Even more challenging when the collective voice is telling you the same thing. You have the heart of a lion!
(I don’t think my comment went through, so i am posting again. Sorry for the possible duplication, but it was something I’ve been wanting/needing to share for a long time.)
Thanks, Barbara for the article. There were parts of it that really hit home for me.
When I was a senior in High School, my English teacher encouraged me to write. I had always planned to be a writer and other students from grade school up had “loved” my little stories.
Then I went to college.
In my Freshman creative writing course, my teacher, head of the English department “told me” I could not write by failing me. (I had “A” in every other course.)
I sat under a campus tree crying for days every assignment trying to get the words together (I am ADD). The most devastating part was when I had my quarterly review with her, she told me I wasn’t trying. I gave up and switched my major.
I “wrote” stories in my head for decades, but I never tried to put it on paper again until I was 60. Still working three years on my first draft, learning from every online article and e-book I could find.
I WILL finish, and it will be a fine book with great heart and a beautiful story about a woman who wouldn’t give up her dream for a family.
So there, Dr. Ellison, Huntingdon College, Montgomery AL !!!

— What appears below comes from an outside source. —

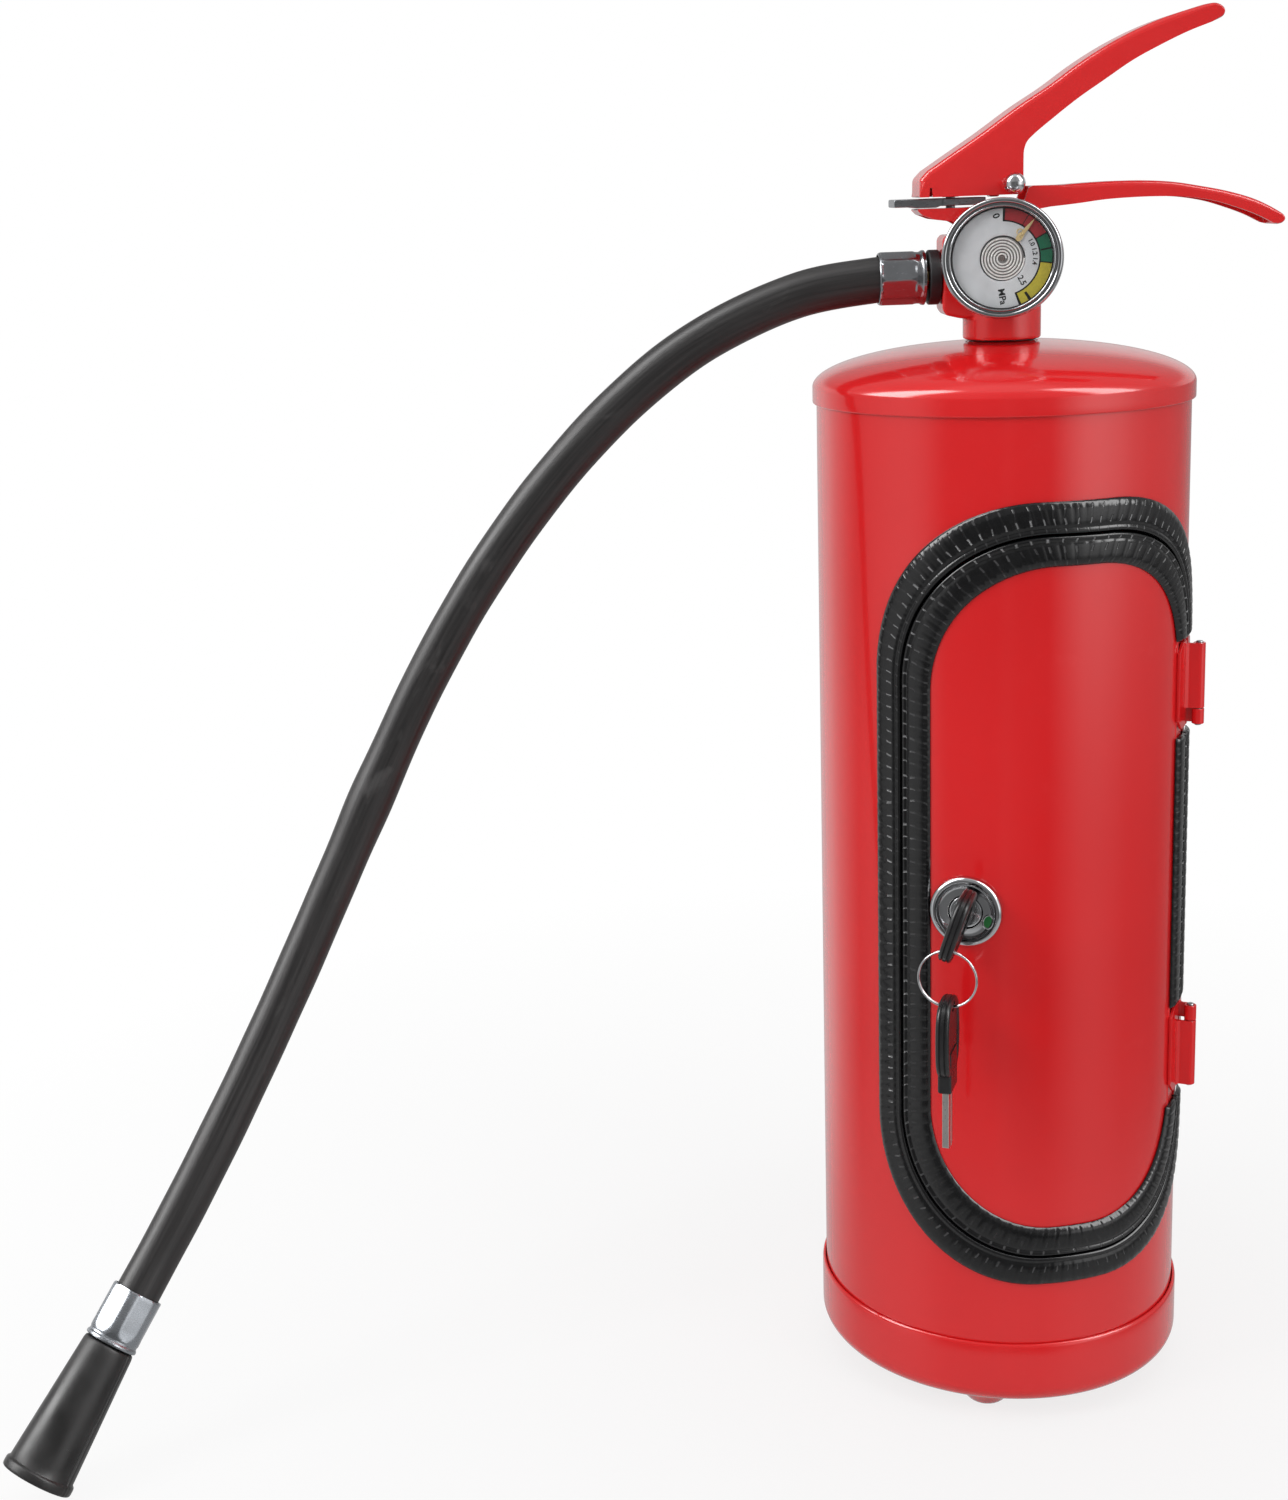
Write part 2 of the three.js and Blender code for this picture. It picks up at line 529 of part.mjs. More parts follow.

I needed this today. Thank you!
The killer critic: me on days when its seems like forever for me to reach my goals.
My healthy critics: two literary aunts who worked in publishing and read early versions of a story–kind but pointed out I had miles to go. College professors and even published authors like Elizabeth Strout all had something to say–positive and encouraging. Those ups and some downs. I keep writing and writing and–thanks, Barbara.

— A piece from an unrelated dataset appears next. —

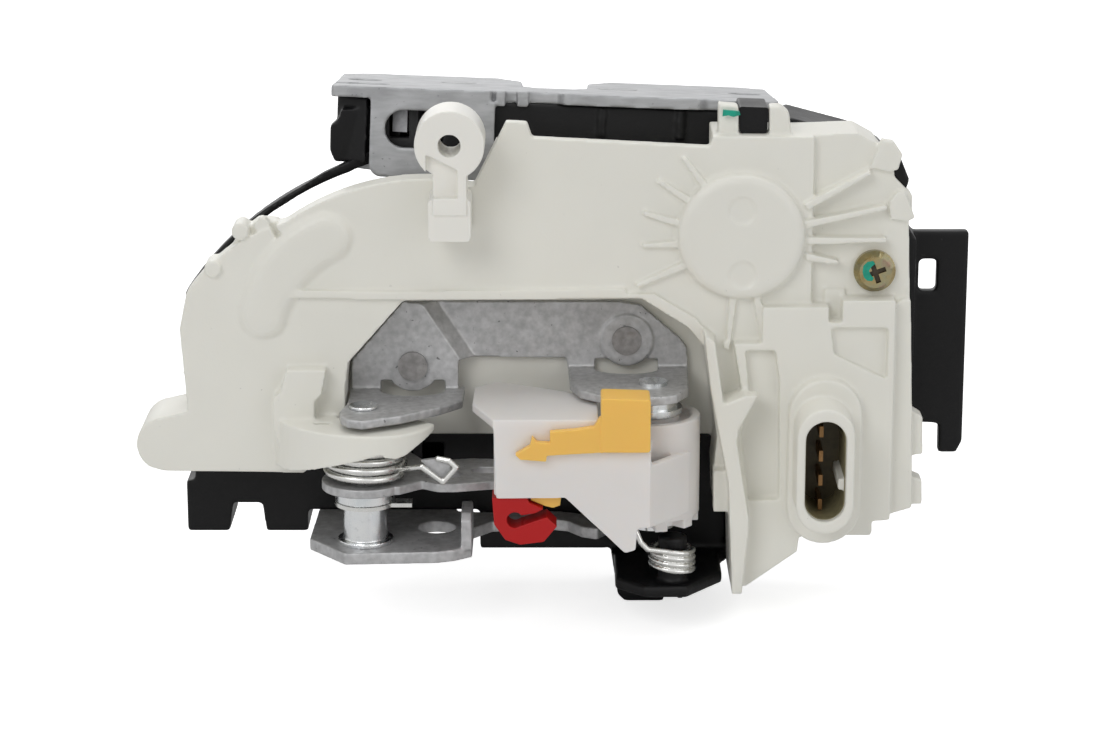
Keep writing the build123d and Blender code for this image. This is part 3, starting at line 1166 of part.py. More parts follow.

My killer critic was my mother–a teacher, yet–who never commented on my writing (which was always competent, I now realize) except to say about a poem I published in my high school paper, expressing garden-variety teenage angst, which she interpreted as evidence of a mental disorder, “If that’s how you feel, you should do something about it.” Angst had started the poem but was quickly displaced by the pleasure of wordplay and craft, and I was truly proud of my poem and having it published.
My good critic was my eighth-grade teacher, who said I should be doing something literary with my life. So oblivious was I to my own abilities that I was baffled by her advice. Now I remember it as early validation, which still goes far to neutralize those maternal discouragements.
Always difficult when the voice is ongoing, like the voice of a parent.
And yet, here you are!
Barbara, when I read your comment “don’t prostitute your talent that way” it rang a big bell. I was told that by my brother, fresh from university and studying “proper” writers. Romance was beyond the pale. It really stung. Still does!
Women’s ideas and entertainments are always silly, dontcha know.
It stings for me, too. I can work myself into a complete snit at times–which doesn’t do any good, but there it is. <3
It’s that constant, “You’re just not good enough and you never will be.” The truth is, writing is a lifelong learning endeavor. If you’re doing it right, then you’re always improving…and you’ll always be disappointed when you look at books you wrote a few years ago.
Thanks for the post. Shared.
Unfortunately, my Nasty Inner Critic often masquerades as my Thoughtful Inner Critic, a trick that can be hard to see through. I call him ‘Scarecrow’ since he pretends to be what he is not, and I only fear him when I feel and think like a fairly stupid bird!
‘You can only go so far.’ is indeed a subtle and dangerous underminer. Examples include other writers and publishing professionals who are helpful, but only up to a certain point, the point where one’s dreams exceed theirs.